Revit startup guide for beginners

4 min read

When teaching an introductory Revit class, I’m often asked ‘where do I begin?’. He is a step by step workflow to help newbies get up and running. Refer also to this tutorial for best practice tips.

Step 1 (Optional): If tracing a design, vectorise drawings

  • To import a raster image in AutoCAD, type ‘XR’ to bring up the External Reference window and select Attach image (*jpg). Scale the image as required and trace.
  • To import a raster image in Rhino, go View > Background Bitmap > Place (*jpg). Scale the image as required and trace. Save the file as a *dwg for import into Revit.
  • If the file is a *pdf, you can open the file directly in Rhino. Save the file as a *dwg for import into Revit.

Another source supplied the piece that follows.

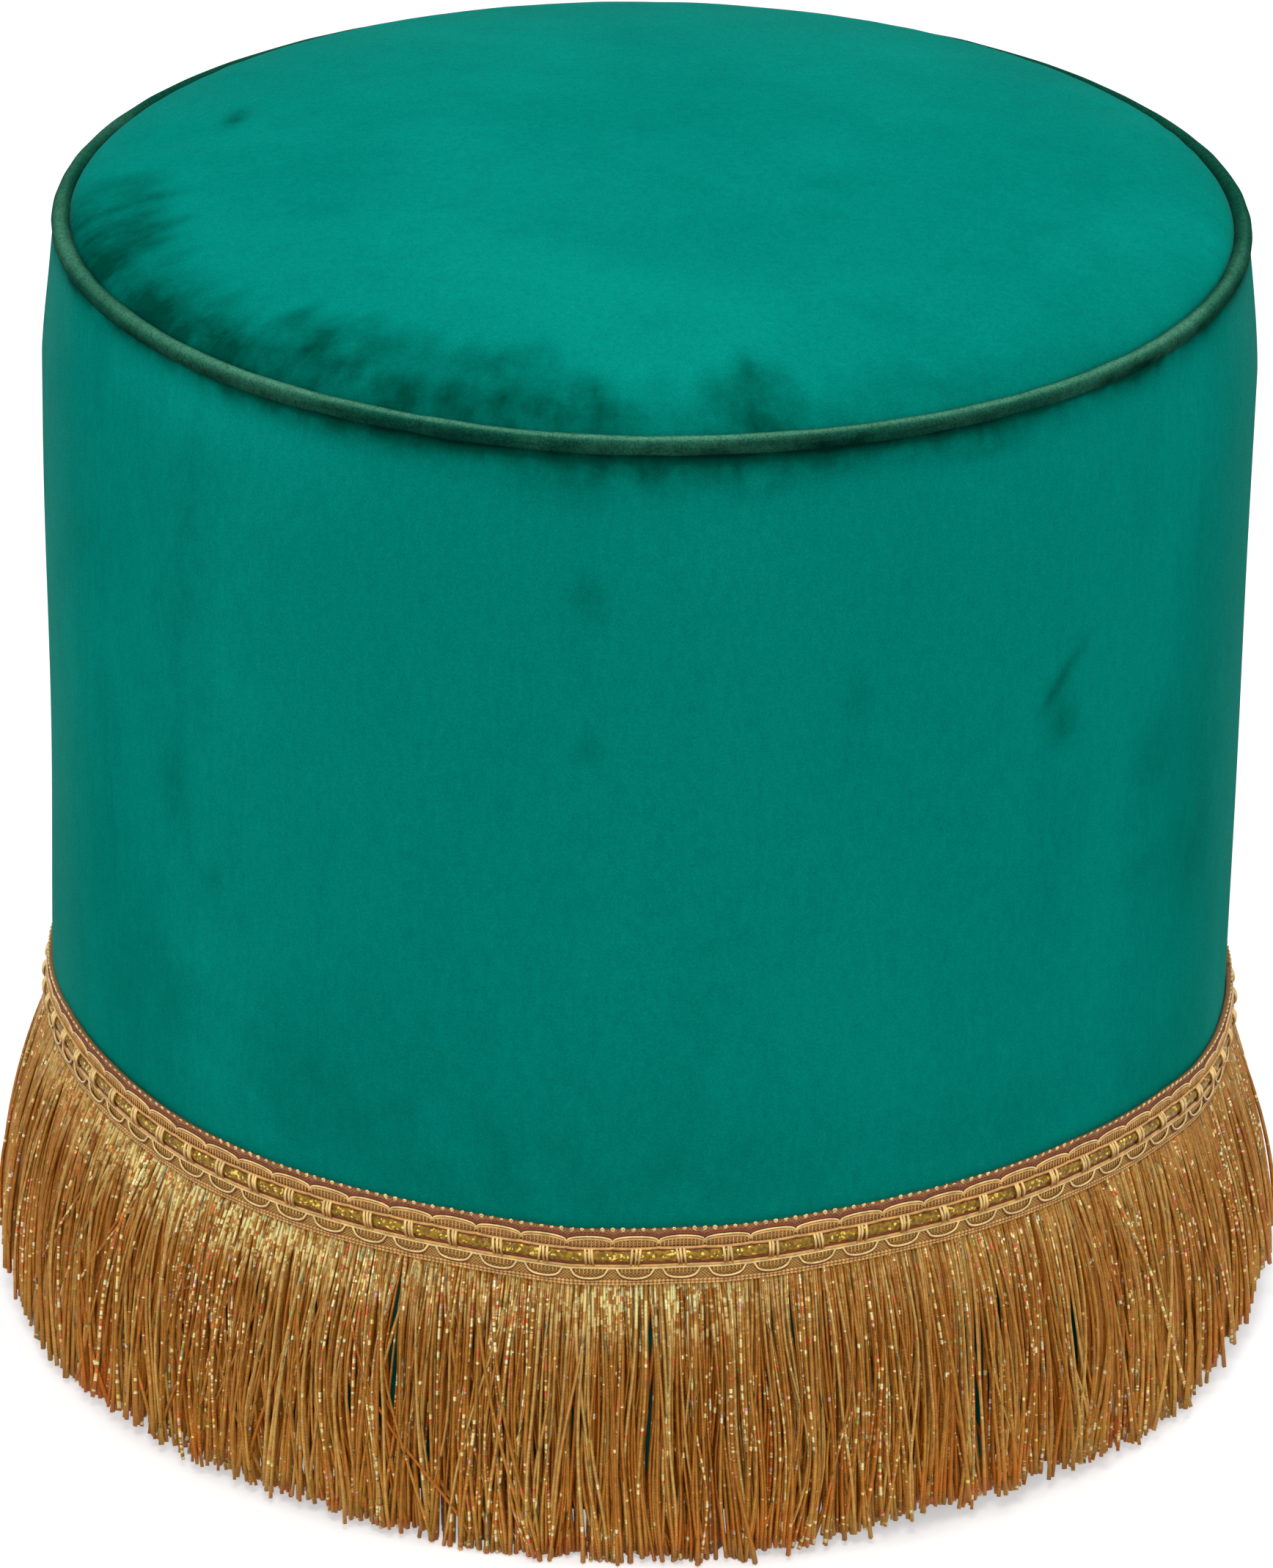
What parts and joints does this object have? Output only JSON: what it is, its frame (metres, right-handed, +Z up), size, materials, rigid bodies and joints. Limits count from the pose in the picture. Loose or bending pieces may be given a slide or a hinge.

Step 2: Clean up the CAD drawings before importing

  • Delete anything unnecessary, e.g. hatches. The simpler, the better;
  • Flatten;
  • Purge unused;
  • Audit; and
  • Reposition to 0,0,0 if necessary.
  • Visibility Graphics (VV) > Model Categories > Site > Project Base Point, and check the box. This element is Revit’s internal 0,0,0 point. It is best-practice also to use this as your 0,0,0 point as if you move it too far away you will get rounding errors. To find out more about this topic, refer to this tutorial
  • Link CAD plans. Insert > Link CAD (*dwg). Click to place the drawing anywhere and move so that the intersection of your grid (A1) aligns with the Project Base Point. Ensure that you ‘Link’, not ‘Import’.
  • Note that if your *dwg contains both plans and sections/elevations, you are best to separate these into separate files as you will not be able to import the same link into both a floor plan and section.
  • Pin the base plan. Select the CAD plan > Modify > Modify > Pin (PN). This check will prevent the plan from accidentally moving.

Step 4: Setup grids

  • Architecture > Datum > Grid. Draw or copy as required.
  • Pin grids to prevent them from accidentally moving. Select all the grids > Modify > Modify > Pin (PN). 

Step 5: Setup levels

  • Create section to see level by going View > Create > Section. Draw the section mark. Right-click on the section mark and select ‘Go to view’.
  • Create levels. In the section view, drag the level markers to the correct height as required. To add additional levels, Modify > Modify > Copy (CO) to copy up, or Architecture > Datum > Level to create new ones. Note that levels are 3D elements and that depending on where you create your section, you may or may not be able to see the levels. 
  • Ensure that you have the ‘Make Plan View’ enabled when creating levels as it is possible to create levels without an associated floor plan. If you accidentally forget this, go View > Create > Plan Views > Floor Plans and select the levels for which you want new views

Step 6: Setup sheet list

  • This list will be your deliverables. To create a new sheet, go View > Sheet Composition > Sheet. Alternatively, you can go to the Project Browser, and right-click on Sheets and select New Sheet. 
  • Drag and drop views onto the sheets. Remember that a view can only exist on one sheet. If you want to show it twice, you’ll need to duplicate the view and assign each to a separate sheet.

Step 7: Conceptual modelling in Rhino/SketchUp/Maya/etc (if required)

  • Revit has a limited ability to deal with complex forms. If you need to incorporate this step, refer to this tutorial for more information.

Step 8: Commence detail modelling in Revit

  • Architecture > Wall: Architectural. Set the location as required (usually ‘wall centreline’ or ‘finished face exterior’). Under Draw, select ‘pick lines’. Pick the AutoCAD lines to recreate as walls within Revit.

Like anything, the trick is to start basic and gradually increase the level of detail. Best-practice is to model how you would build it. Happy Revit-ing!